(Entries with model source code)

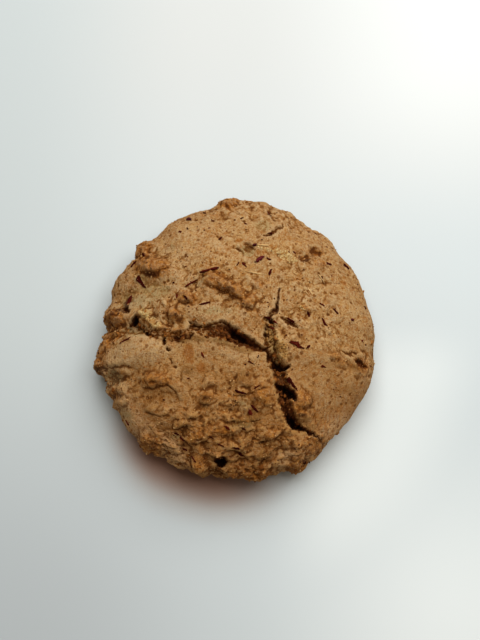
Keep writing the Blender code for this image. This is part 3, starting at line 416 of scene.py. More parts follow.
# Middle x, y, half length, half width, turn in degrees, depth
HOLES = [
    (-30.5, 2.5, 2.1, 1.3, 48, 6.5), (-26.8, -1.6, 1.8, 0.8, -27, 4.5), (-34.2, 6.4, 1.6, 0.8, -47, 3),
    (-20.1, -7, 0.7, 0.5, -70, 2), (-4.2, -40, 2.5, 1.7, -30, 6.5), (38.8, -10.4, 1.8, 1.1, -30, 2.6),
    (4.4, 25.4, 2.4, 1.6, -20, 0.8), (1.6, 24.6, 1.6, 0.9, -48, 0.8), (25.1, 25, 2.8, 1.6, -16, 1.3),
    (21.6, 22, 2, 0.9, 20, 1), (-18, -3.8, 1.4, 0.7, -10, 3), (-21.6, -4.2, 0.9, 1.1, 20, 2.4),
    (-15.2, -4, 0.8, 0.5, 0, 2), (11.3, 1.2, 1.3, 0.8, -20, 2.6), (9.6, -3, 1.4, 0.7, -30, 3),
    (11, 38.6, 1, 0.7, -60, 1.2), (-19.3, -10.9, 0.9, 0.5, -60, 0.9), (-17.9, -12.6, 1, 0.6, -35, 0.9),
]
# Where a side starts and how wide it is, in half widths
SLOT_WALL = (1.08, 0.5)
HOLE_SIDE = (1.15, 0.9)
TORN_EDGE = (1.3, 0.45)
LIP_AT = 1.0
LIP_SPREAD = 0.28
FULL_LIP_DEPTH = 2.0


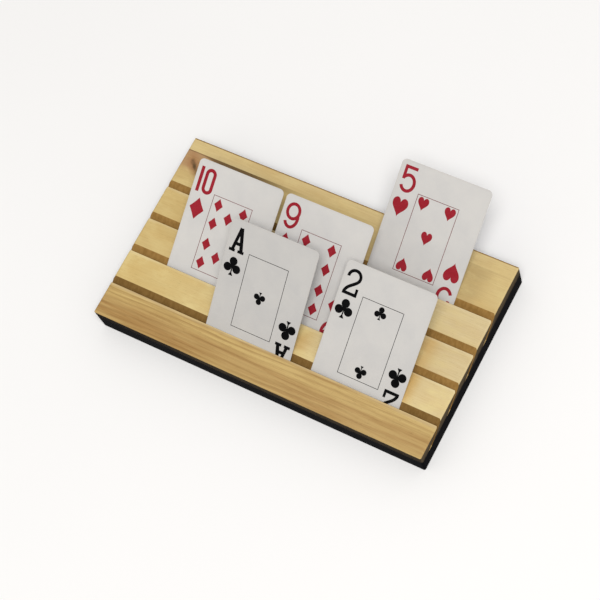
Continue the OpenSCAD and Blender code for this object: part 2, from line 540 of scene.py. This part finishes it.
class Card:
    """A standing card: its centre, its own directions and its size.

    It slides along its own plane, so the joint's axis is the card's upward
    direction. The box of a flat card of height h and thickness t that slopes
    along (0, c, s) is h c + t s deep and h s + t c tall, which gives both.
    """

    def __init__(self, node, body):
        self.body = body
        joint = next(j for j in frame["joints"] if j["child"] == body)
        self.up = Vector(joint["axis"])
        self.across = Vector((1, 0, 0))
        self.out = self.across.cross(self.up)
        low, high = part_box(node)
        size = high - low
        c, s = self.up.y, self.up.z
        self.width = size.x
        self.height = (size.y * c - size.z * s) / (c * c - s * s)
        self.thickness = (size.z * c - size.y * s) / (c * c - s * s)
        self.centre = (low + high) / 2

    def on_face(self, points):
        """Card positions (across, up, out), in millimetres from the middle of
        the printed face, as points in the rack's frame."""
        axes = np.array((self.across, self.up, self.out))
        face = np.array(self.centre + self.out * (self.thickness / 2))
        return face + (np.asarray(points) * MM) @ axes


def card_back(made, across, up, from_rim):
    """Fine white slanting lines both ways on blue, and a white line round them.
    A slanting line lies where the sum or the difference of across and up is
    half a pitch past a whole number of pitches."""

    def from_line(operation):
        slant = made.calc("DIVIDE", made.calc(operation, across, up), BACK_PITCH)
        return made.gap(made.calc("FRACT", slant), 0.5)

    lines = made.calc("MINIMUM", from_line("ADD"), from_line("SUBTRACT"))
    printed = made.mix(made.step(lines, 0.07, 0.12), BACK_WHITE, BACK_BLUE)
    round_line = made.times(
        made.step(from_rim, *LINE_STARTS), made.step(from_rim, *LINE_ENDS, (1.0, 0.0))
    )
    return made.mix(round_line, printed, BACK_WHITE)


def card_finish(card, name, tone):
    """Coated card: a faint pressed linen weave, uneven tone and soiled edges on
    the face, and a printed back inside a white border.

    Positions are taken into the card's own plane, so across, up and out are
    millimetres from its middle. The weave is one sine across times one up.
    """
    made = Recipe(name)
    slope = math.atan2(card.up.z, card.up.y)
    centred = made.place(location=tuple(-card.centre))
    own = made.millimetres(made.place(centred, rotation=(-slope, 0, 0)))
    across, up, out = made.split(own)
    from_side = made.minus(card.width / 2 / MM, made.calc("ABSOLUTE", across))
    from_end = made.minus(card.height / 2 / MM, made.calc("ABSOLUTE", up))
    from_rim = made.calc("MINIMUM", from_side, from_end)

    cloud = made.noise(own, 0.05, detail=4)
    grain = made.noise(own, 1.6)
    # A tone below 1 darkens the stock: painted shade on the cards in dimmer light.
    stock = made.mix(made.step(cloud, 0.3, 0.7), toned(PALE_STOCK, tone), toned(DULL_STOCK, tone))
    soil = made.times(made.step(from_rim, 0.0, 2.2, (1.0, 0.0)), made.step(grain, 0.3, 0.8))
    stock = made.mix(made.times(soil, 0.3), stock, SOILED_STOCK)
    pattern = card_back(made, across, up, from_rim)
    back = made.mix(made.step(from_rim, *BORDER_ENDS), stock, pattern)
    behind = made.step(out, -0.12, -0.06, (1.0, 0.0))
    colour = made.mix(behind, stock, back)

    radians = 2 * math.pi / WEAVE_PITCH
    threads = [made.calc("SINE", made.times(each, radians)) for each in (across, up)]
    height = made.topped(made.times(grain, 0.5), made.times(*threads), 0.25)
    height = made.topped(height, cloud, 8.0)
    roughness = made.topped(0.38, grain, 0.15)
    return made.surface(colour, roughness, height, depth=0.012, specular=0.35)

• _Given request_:
Set down the entries above again, word for word.

• _Result for this task_:
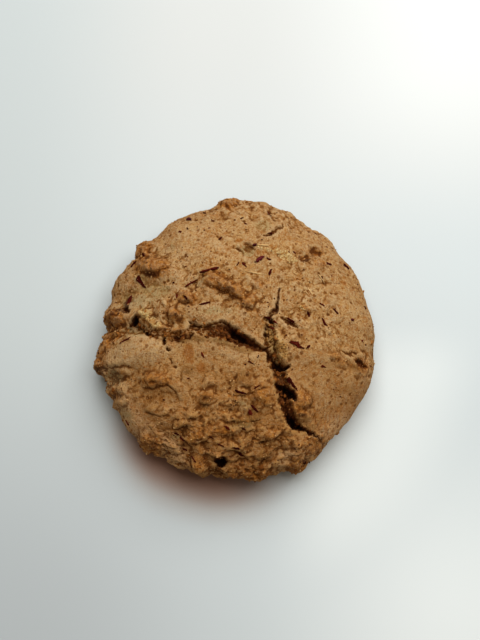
Keep writing the Blender code for this image. This is part 3, starting at line 416 of scene.py. More parts follow.
# Middle x, y, half length, half width, turn in degrees, depth
HOLES = [
    (-30.5, 2.5, 2.1, 1.3, 48, 6.5), (-26.8, -1.6, 1.8, 0.8, -27, 4.5), (-34.2, 6.4, 1.6, 0.8, -47, 3),
    (-20.1, -7, 0.7, 0.5, -70, 2), (-4.2, -40, 2.5, 1.7, -30, 6.5), (38.8, -10.4, 1.8, 1.1, -30, 2.6),
    (4.4, 25.4, 2.4, 1.6, -20, 0.8), (1.6, 24.6, 1.6, 0.9, -48, 0.8), (25.1, 25, 2.8, 1.6, -16, 1.3),
    (21.6, 22, 2, 0.9, 20, 1), (-18, -3.8, 1.4, 0.7, -10, 3), (-21.6, -4.2, 0.9, 1.1, 20, 2.4),
    (-15.2, -4, 0.8, 0.5, 0, 2), (11.3, 1.2, 1.3, 0.8, -20, 2.6), (9.6, -3, 1.4, 0.7, -30, 3),
    (11, 38.6, 1, 0.7, -60, 1.2), (-19.3, -10.9, 0.9, 0.5, -60, 0.9), (-17.9, -12.6, 1, 0.6, -35, 0.9),
]
# Where a side starts and how wide it is, in half widths
SLOT_WALL = (1.08, 0.5)
HOLE_SIDE = (1.15, 0.9)
TORN_EDGE = (1.3, 0.45)
LIP_AT = 1.0
LIP_SPREAD = 0.28
FULL_LIP_DEPTH = 2.0


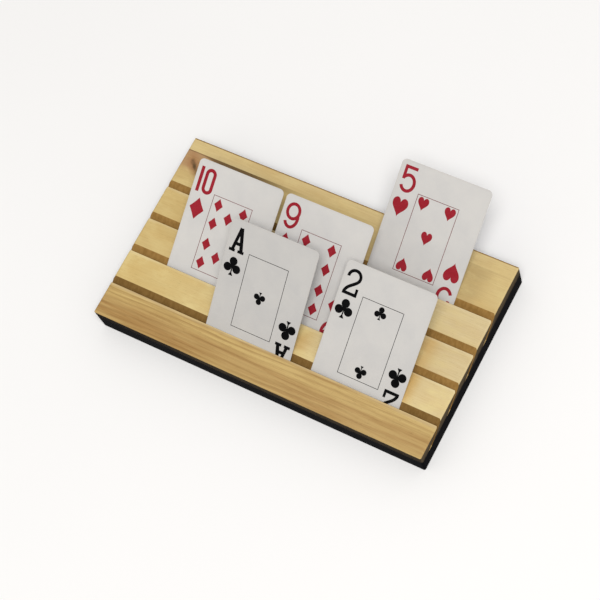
Continue the OpenSCAD and Blender code for this object: part 2, from line 540 of scene.py. This part finishes it.
class Card:
    """A standing card: its centre, its own directions and its size.

    It slides along its own plane, so the joint's axis is the card's upward
    direction. The box of a flat card of height h and thickness t that slopes
    along (0, c, s) is h c + t s deep and h s + t c tall, which gives both.
    """

    def __init__(self, node, body):
        self.body = body
        joint = next(j for j in frame["joints"] if j["child"] == body)
        self.up = Vector(joint["axis"])
        self.across = Vector((1, 0, 0))
        self.out = self.across.cross(self.up)
        low, high = part_box(node)
        size = high - low
        c, s = self.up.y, self.up.z
        self.width = size.x
        self.height = (size.y * c - size.z * s) / (c * c - s * s)
        self.thickness = (size.z * c - size.y * s) / (c * c - s * s)
        self.centre = (low + high) / 2

    def on_face(self, points):
        """Card positions (across, up, out), in millimetres from the middle of
        the printed face, as points in the rack's frame."""
        axes = np.array((self.across, self.up, self.out))
        face = np.array(self.centre + self.out * (self.thickness / 2))
        return face + (np.asarray(points) * MM) @ axes


def card_back(made, across, up, from_rim):
    """Fine white slanting lines both ways on blue, and a white line round them.
    A slanting line lies where the sum or the difference of across and up is
    half a pitch past a whole number of pitches."""

    def from_line(operation):
        slant = made.calc("DIVIDE", made.calc(operation, across, up), BACK_PITCH)
        return made.gap(made.calc("FRACT", slant), 0.5)

    lines = made.calc("MINIMUM", from_line("ADD"), from_line("SUBTRACT"))
    printed = made.mix(made.step(lines, 0.07, 0.12), BACK_WHITE, BACK_BLUE)
    round_line = made.times(
        made.step(from_rim, *LINE_STARTS), made.step(from_rim, *LINE_ENDS, (1.0, 0.0))
    )
    return made.mix(round_line, printed, BACK_WHITE)


def card_finish(card, name, tone):
    """Coated card: a faint pressed linen weave, uneven tone and soiled edges on
    the face, and a printed back inside a white border.

    Positions are taken into the card's own plane, so across, up and out are
    millimetres from its middle. The weave is one sine across times one up.
    """
    made = Recipe(name)
    slope = math.atan2(card.up.z, card.up.y)
    centred = made.place(location=tuple(-card.centre))
    own = made.millimetres(made.place(centred, rotation=(-slope, 0, 0)))
    across, up, out = made.split(own)
    from_side = made.minus(card.width / 2 / MM, made.calc("ABSOLUTE", across))
    from_end = made.minus(card.height / 2 / MM, made.calc("ABSOLUTE", up))
    from_rim = made.calc("MINIMUM", from_side, from_end)

    cloud = made.noise(own, 0.05, detail=4)
    grain = made.noise(own, 1.6)
    # A tone below 1 darkens the stock: painted shade on the cards in dimmer light.
    stock = made.mix(made.step(cloud, 0.3, 0.7), toned(PALE_STOCK, tone), toned(DULL_STOCK, tone))
    soil = made.times(made.step(from_rim, 0.0, 2.2, (1.0, 0.0)), made.step(grain, 0.3, 0.8))
    stock = made.mix(made.times(soil, 0.3), stock, SOILED_STOCK)
    pattern = card_back(made, across, up, from_rim)
    back = made.mix(made.step(from_rim, *BORDER_ENDS), stock, pattern)
    behind = made.step(out, -0.12, -0.06, (1.0, 0.0))
    colour = made.mix(behind, stock, back)

    radians = 2 * math.pi / WEAVE_PITCH
    threads = [made.calc("SINE", made.times(each, radians)) for each in (across, up)]
    height = made.topped(made.times(grain, 0.5), made.times(*threads), 0.25)
    height = made.topped(height, cloud, 8.0)
    roughness = made.topped(0.38, grain, 0.15)
    return made.surface(colour, roughness, height, depth=0.012, specular=0.35)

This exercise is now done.